Stasera in tv su Rai 4 un film che non sembra horror finché lo è. E ti entra sotto pelle.
Certe storie non urlano, ma graffiano piano. E fanno più male. Stasera in tv su Rai 4 va in onda Midsommar – Il villaggio dei dannati (2019), un film che non fa rumore, ma resta addosso. Firmato da Ari Aster, lo stesso regista di Hereditary, questo film è stato sottovalutato da molti proprio perché non si lascia incasellare facilmente. Non è l’horror da popcorn. È qualcosa di diverso. Di disturbante. Di necessario. Florence Pugh interpreta Dani, una giovane donna spezzata da una tragedia familiare immane. Il suo sguardo, svuotato, fragile e in cerca d’aria, guida tutta la storia. Quando parte per la Svezia con un gruppo di amici e il fidanzato ormai distante, cerca conforto. Ma trova un villaggio dove l’orrore ha il volto della luce, dei fiori e dei sorrisi.

Niente oscurità, niente mostri che saltano fuori dal buio. Tutto accade sotto il sole di mezzanotte, in mezzo ai campi in fiore, tra rituali pagani e canti ipnotici. E proprio per questo fa paura: perché sembra tutto “normale”, quasi bello. Ma qualcosa si incrina, minuto dopo minuto, e lo spettatore non può far altro che restare incollato, con un senso di inquietudine crescente. Il film di Aster è un’esperienza. Non corre, non urla. Ti accompagna in un incubo a occhi aperti che parla di trauma, di relazioni tossiche, del bisogno disperato di sentirsi parte di qualcosa. Anche quando quel “qualcosa” è un culto pagano pronto a divorarti.

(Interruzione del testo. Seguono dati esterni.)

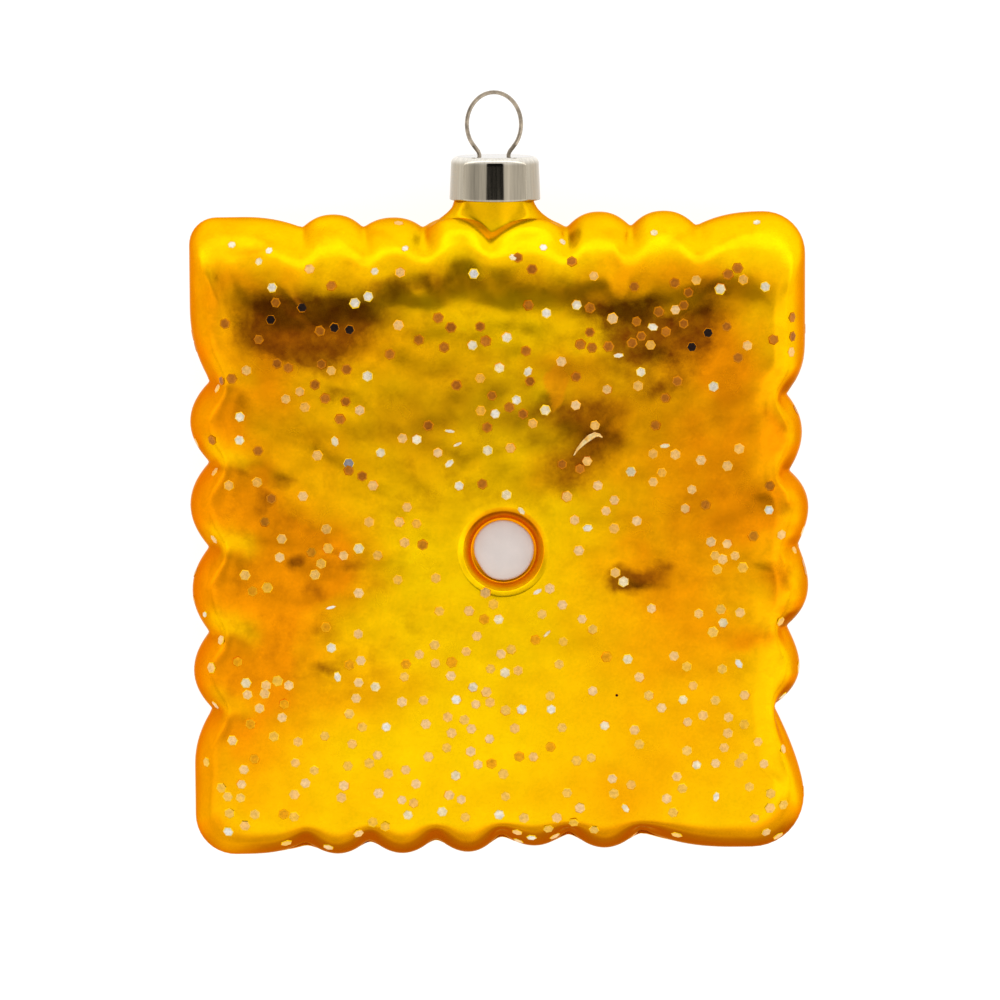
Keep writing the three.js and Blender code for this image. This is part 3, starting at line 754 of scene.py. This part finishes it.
def build_body():
    cols = columns(24, 20, 10)
    rim, face, out, depth, pinch, _ = cols
    front, front_marks = half_rows(cols, front_rise, 1, 26, 50, 28)
    back, back_marks = half_rows(cols, back_rise, -1, 13, 12, 12)
    g = np.array(back[::-1] + front[1:])
    marks = back_marks[::-1] + front_marks[1:]
    n = grid_normals(g)
    zone = np.array([m[0] for m in marks])
    share = np.array([m[1] for m in marks])
    # flutes: the notches run inwards over the shoulder, and end shortly after it
    face_far = np.linalg.norm(face - (DIMPLE - SHIFT), axis=1) - DIMPLE_LIP_R
    wide = ((rim - face) * out).sum(1)
    facing = np.array([smooth(0.5, 0.9, out @ d) for d in ((0, -1), (1, 0), (0, 1), (-1, 0))])
    lower, right, upper, left = facing
    rest = 1 - facing.sum(0)
    flutes_reach, flutes_fall = FLUTES_REACH @ facing + 6.0 * rest, FLUTES_FALL @ facing + 0.8 * rest
    flutes_fall += 0.34 * upper * smooth(20.0, 25.0, np.abs(rim[:, 0]))  # the outermost two end sooner
    flutes_fall += 0.24 * upper * gauss(rim[:, 0] - 8.8, 2.2)  # and so does the one right of the neck
    by_neck = upper * smooth(-11.0, -9.0, rim[:, 0]) * smooth(9.6, 7.6, rim[:, 0])
    ends = [shoulder_end(cols, -1)] * (len(back) - 1) + [shoulder_end(cols, 1)] * len(front)
    move = np.zeros(g.shape[:2])
    for i, (z, s) in enumerate(marks):
        if z == 0:
            inset = wide * shoulder(s, ends[i])[0]
            keep = 1 - flutes_fall * smooth(0.8, flutes_reach, inset)
        elif z == 1:
            inset = wide + face_far * s
            keep = (1 - flutes_fall * smooth(0.8, flutes_reach, wide)) * np.exp(-(((inset - wide) / 1.9) ** 2))
        else:
            continue
        stage = 3 * float(smooth(0.1, 6.5, np.median(inset)))
        d, e = staged(depth, stage), staged(pinch, stage)
        sooner = 3 * float(smooth(0.1, 4.2, np.median(inset)))  # the upper notches round off sooner
        d = d * (1 - upper) + staged(depth, sooner) * upper
        move[i] = d * keep
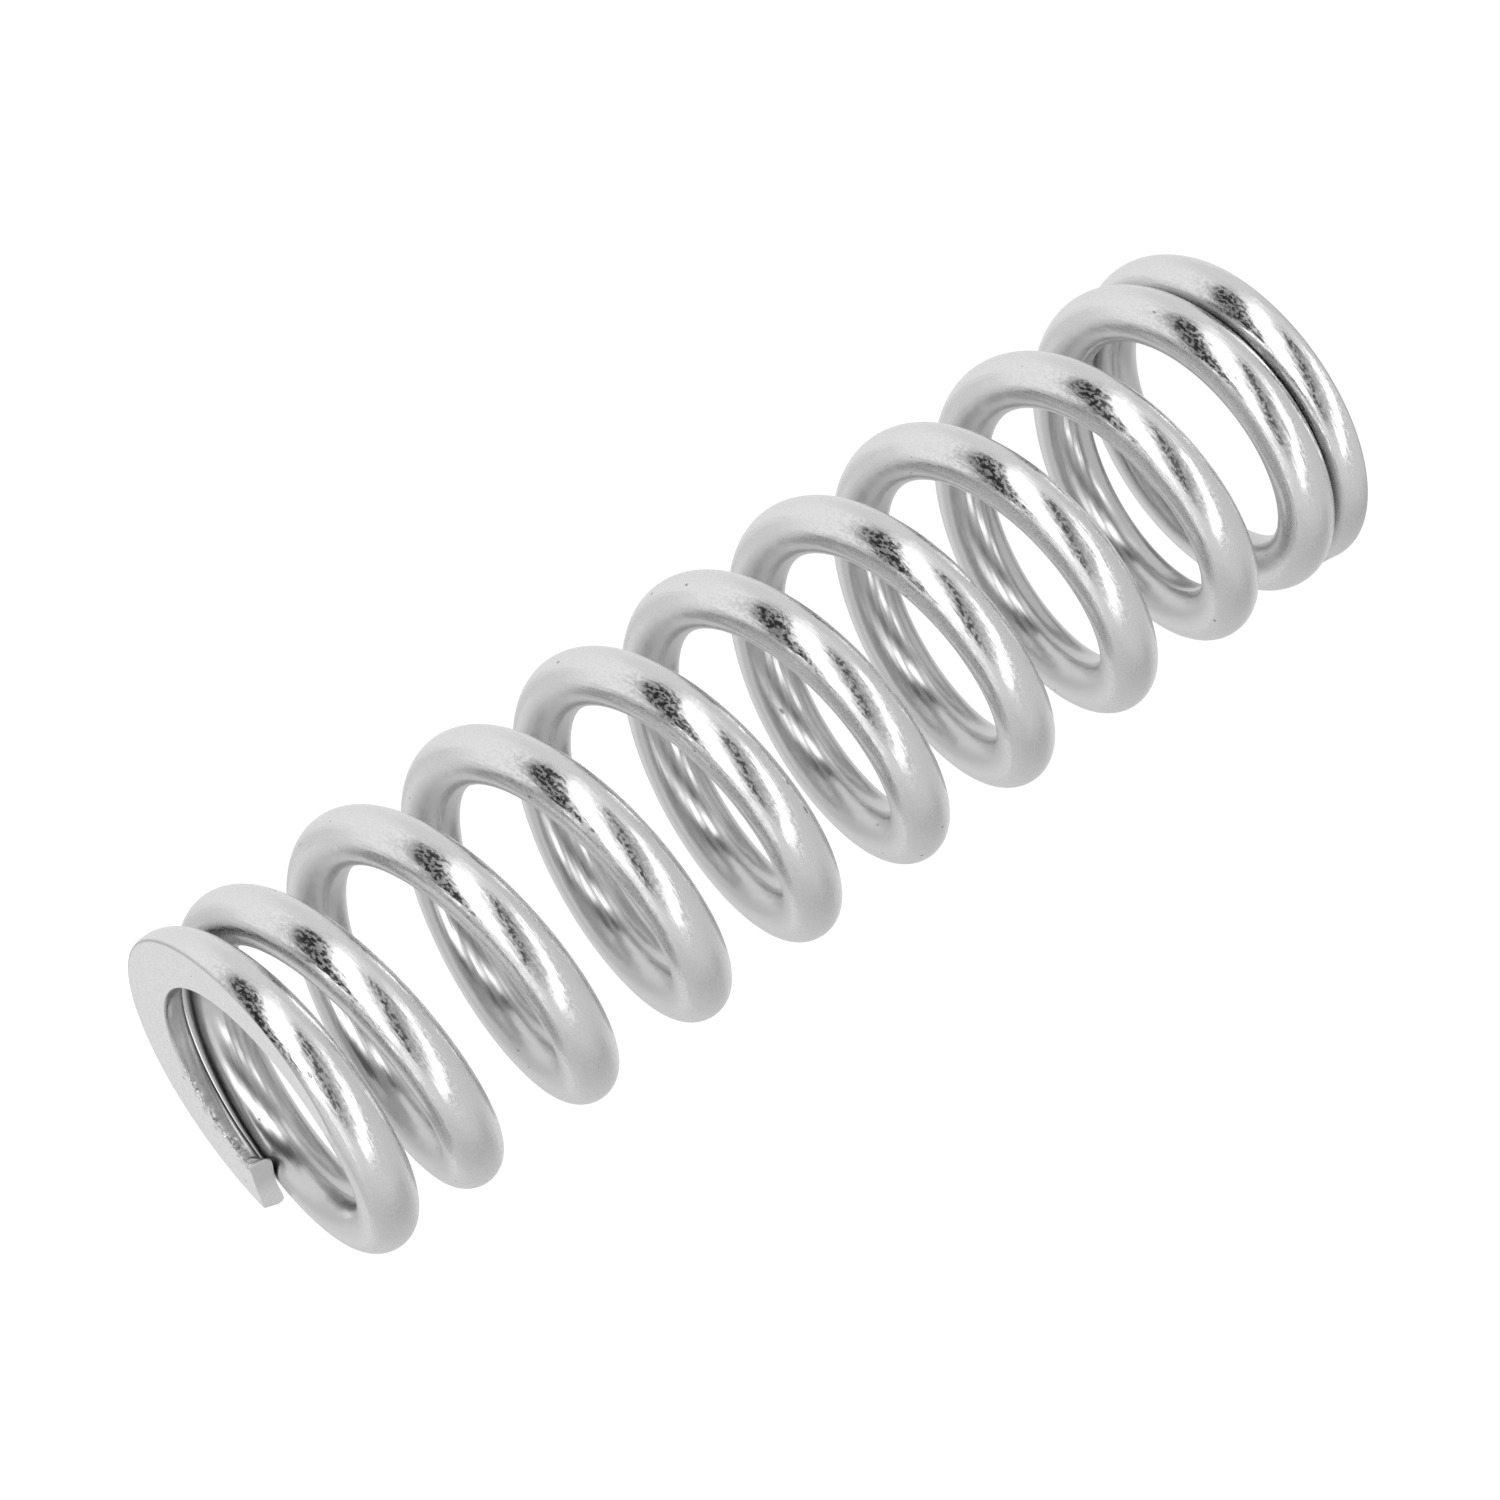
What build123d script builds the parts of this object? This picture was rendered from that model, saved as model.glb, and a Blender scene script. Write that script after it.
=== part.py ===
from build123d import *
from math import cos, pi, sin, sqrt
import os

# Helical compression spring, cold coiled from round zinc-plated wire and wound right-handed.
# Both ends are closed: the pitch falls towards each tip until the tip lies on the coil
# beside it. Both ends are then ground flat and square to the axis, which leaves each tip
# a thin, square-cut wedge. The spring stands on its lower ground end. The origin is the
# centre of that end, and +Z runs along the axis of the coil. All sizes are in millimetres.

# Coil
wire_diameter = 2.0
outer_diameter = 13.0
free_length = 45.0              # unloaded, from ground face to ground face
total_turns = 10.85             # from tip to tip

# Closed ends: next to the tip the coil keeps its closing pitch for the closed turns, and
# over the opening turns the pitch grows smoothly to that of the active coils
lower_closed_turns = 1.2
lower_opening_turns = 0.6
upper_closed_turns = 0.7
upper_opening_turns = 1.1
tip_clearance = 0.05            # between each tip and the coil that it lies on

# Ground ends: the thickness of wire that grinding leaves at each tip
lower_tip_thickness = 0.8
upper_tip_thickness = 0.7

# The centre line is built from this many spans in each turn, of two tangent arcs each
spans_per_turn = 4

wire_radius = wire_diameter / 2
mean_radius = outer_diameter / 2 - wire_radius


def closing(turns, closed, opening):
    """Share of the closing that is left so many turns from a tip: 1 there, 0 when open."""
    opened = min(max((turns - closed) / opening, 0), 1)
    return 1 - opened**2 * (3 - 2 * opened)


def closing_sum(turns, closed, opening):
    """Integral of closing from the tip, in turns."""
    opened = min(max((turns - closed) / opening, 0), 1)
    return min(turns, closed) + opening * (opened - opened**3 + opened**4 / 2)


def lower_sum(turns):
    """Closing summed from the lower tip."""
    return closing_sum(turns, lower_closed_turns, lower_opening_turns)


def upper_sum(turns):
    """Closing summed from the upper tip."""
    return closing_sum(turns, upper_closed_turns, upper_opening_turns)


# The turn next to a tip climbs by one wire and the clearance, and the rise of all turns
# gives the free length once both ends are ground. The active pitch and its drop at each
# tip follow from that.
closed_rise = wire_diameter + tip_clearance
full_rise = free_length + wire_diameter - lower_tip_thickness - upper_tip_thickness
lower_dead_turns = lower_sum(total_turns) / lower_sum(1)
upper_dead_turns = upper_sum(total_turns) / upper_sum(1)
dead_turns = lower_dead_turns + upper_dead_turns
active_pitch = (full_rise - dead_turns * closed_rise) / (total_turns - dead_turns)
lower_pitch_drop = (active_pitch - closed_rise) / lower_sum(1)
upper_pitch_drop = (active_pitch - closed_rise) / upper_sum(1)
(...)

Stasera in tv, un horror che ribalta completamente le regole del genere
Molti lo hanno definito “lento”. E sì, lo è. Ma perché ti obbliga a guardare, a respirare quel disagio insieme a Dani. Non è intrattenimento: è un rito. Ogni scena, ogni dettaglio, ogni simbolo contribuisce a costruire una tensione che esplode solo nel finale, in modo definitivo e viscerale. Florence Pugh è magnetica. Con uno sguardo comunica tutta la devastazione di chi ha perso tutto e sta cercando un nuovo equilibrio, anche se distorto. La sua trasformazione, il suo “accettare” il male per sopravvivere, lascia il segno.
Midsommar è sottovalutato proprio perché chiede attenzione, pazienza, e una certa predisposizione a farsi destabilizzare. Non ti offre jump scare, ma ti lascia con pensieri inquieti e immagini che non se ne vanno. Chi ama il vero horror psicologico, quello che lavora sul disagio interiore e sui simbolismi, non può perderselo. Chi non l’ha mai visto ha stasera un’occasione perfetta per scoprire uno dei film più audaci e stranianti degli ultimi anni. A volte, il male non urla. Sussurra. E Midsommar sussurra forte.